§ DATA:

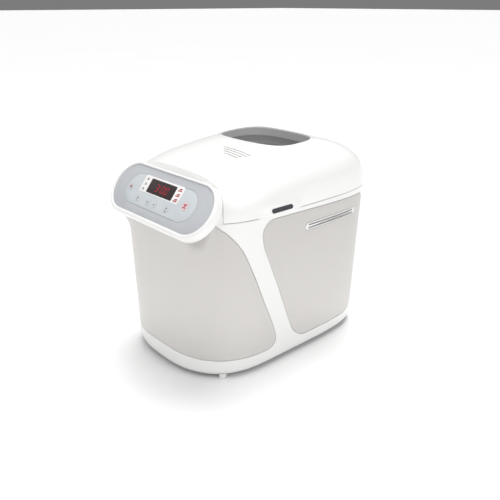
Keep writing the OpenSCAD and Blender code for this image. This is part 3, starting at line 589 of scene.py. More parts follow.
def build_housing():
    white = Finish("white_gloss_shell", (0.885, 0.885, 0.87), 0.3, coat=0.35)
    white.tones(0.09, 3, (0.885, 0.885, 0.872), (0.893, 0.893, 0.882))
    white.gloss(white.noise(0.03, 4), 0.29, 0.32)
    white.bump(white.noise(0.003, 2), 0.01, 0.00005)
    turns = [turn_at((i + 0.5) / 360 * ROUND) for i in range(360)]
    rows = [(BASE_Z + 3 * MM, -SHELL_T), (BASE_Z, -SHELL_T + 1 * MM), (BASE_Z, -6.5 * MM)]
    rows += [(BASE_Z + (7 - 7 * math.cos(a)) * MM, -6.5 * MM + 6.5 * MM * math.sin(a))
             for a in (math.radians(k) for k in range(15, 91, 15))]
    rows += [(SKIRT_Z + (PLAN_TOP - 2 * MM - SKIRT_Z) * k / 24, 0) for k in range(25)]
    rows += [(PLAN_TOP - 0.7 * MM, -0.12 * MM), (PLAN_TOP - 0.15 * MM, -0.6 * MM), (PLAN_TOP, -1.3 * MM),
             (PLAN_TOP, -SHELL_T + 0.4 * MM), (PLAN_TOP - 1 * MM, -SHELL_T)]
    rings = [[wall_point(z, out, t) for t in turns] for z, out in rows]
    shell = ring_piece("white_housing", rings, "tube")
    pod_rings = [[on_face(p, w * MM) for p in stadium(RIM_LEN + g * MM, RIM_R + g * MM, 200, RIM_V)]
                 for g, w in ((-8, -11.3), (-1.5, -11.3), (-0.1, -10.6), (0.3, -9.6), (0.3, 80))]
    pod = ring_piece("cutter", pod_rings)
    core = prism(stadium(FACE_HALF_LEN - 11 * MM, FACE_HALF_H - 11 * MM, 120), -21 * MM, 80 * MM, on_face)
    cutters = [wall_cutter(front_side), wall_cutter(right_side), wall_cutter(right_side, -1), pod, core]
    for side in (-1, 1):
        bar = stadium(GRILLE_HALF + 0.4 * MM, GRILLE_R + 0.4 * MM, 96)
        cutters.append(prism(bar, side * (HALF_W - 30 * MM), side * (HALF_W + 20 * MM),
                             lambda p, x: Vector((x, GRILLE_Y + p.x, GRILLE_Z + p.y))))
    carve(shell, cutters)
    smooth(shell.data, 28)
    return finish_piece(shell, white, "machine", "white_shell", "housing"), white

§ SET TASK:
Copy the data above exactly. Every line must be included.

§ SOLUTION TO THE EXERCISE:
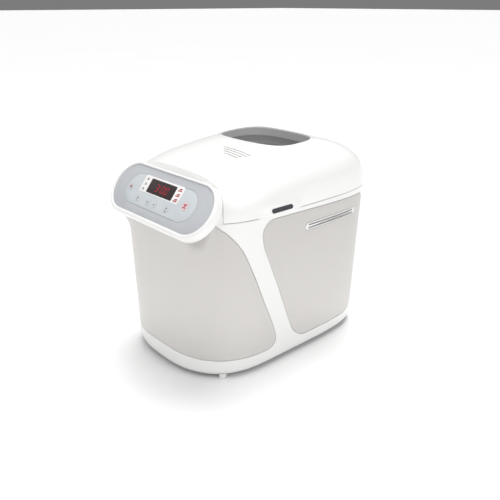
Keep writing the OpenSCAD and Blender code for this image. This is part 3, starting at line 589 of scene.py. More parts follow.
def build_housing():
    white = Finish("white_gloss_shell", (0.885, 0.885, 0.87), 0.3, coat=0.35)
    white.tones(0.09, 3, (0.885, 0.885, 0.872), (0.893, 0.893, 0.882))
    white.gloss(white.noise(0.03, 4), 0.29, 0.32)
    white.bump(white.noise(0.003, 2), 0.01, 0.00005)
    turns = [turn_at((i + 0.5) / 360 * ROUND) for i in range(360)]
    rows = [(BASE_Z + 3 * MM, -SHELL_T), (BASE_Z, -SHELL_T + 1 * MM), (BASE_Z, -6.5 * MM)]
    rows += [(BASE_Z + (7 - 7 * math.cos(a)) * MM, -6.5 * MM + 6.5 * MM * math.sin(a))
             for a in (math.radians(k) for k in range(15, 91, 15))]
    rows += [(SKIRT_Z + (PLAN_TOP - 2 * MM - SKIRT_Z) * k / 24, 0) for k in range(25)]
    rows += [(PLAN_TOP - 0.7 * MM, -0.12 * MM), (PLAN_TOP - 0.15 * MM, -0.6 * MM), (PLAN_TOP, -1.3 * MM),
             (PLAN_TOP, -SHELL_T + 0.4 * MM), (PLAN_TOP - 1 * MM, -SHELL_T)]
    rings = [[wall_point(z, out, t) for t in turns] for z, out in rows]
    shell = ring_piece("white_housing", rings, "tube")
    pod_rings = [[on_face(p, w * MM) for p in stadium(RIM_LEN + g * MM, RIM_R + g * MM, 200, RIM_V)]
                 for g, w in ((-8, -11.3), (-1.5, -11.3), (-0.1, -10.6), (0.3, -9.6), (0.3, 80))]
    pod = ring_piece("cutter", pod_rings)
    core = prism(stadium(FACE_HALF_LEN - 11 * MM, FACE_HALF_H - 11 * MM, 120), -21 * MM, 80 * MM, on_face)
    cutters = [wall_cutter(front_side), wall_cutter(right_side), wall_cutter(right_side, -1), pod, core]
    for side in (-1, 1):
        bar = stadium(GRILLE_HALF + 0.4 * MM, GRILLE_R + 0.4 * MM, 96)
        cutters.append(prism(bar, side * (HALF_W - 30 * MM), side * (HALF_W + 20 * MM),
                             lambda p, x: Vector((x, GRILLE_Y + p.x, GRILLE_Z + p.y))))
    carve(shell, cutters)
    smooth(shell.data, 28)
    return finish_piece(shell, white, "machine", "white_shell", "housing"), white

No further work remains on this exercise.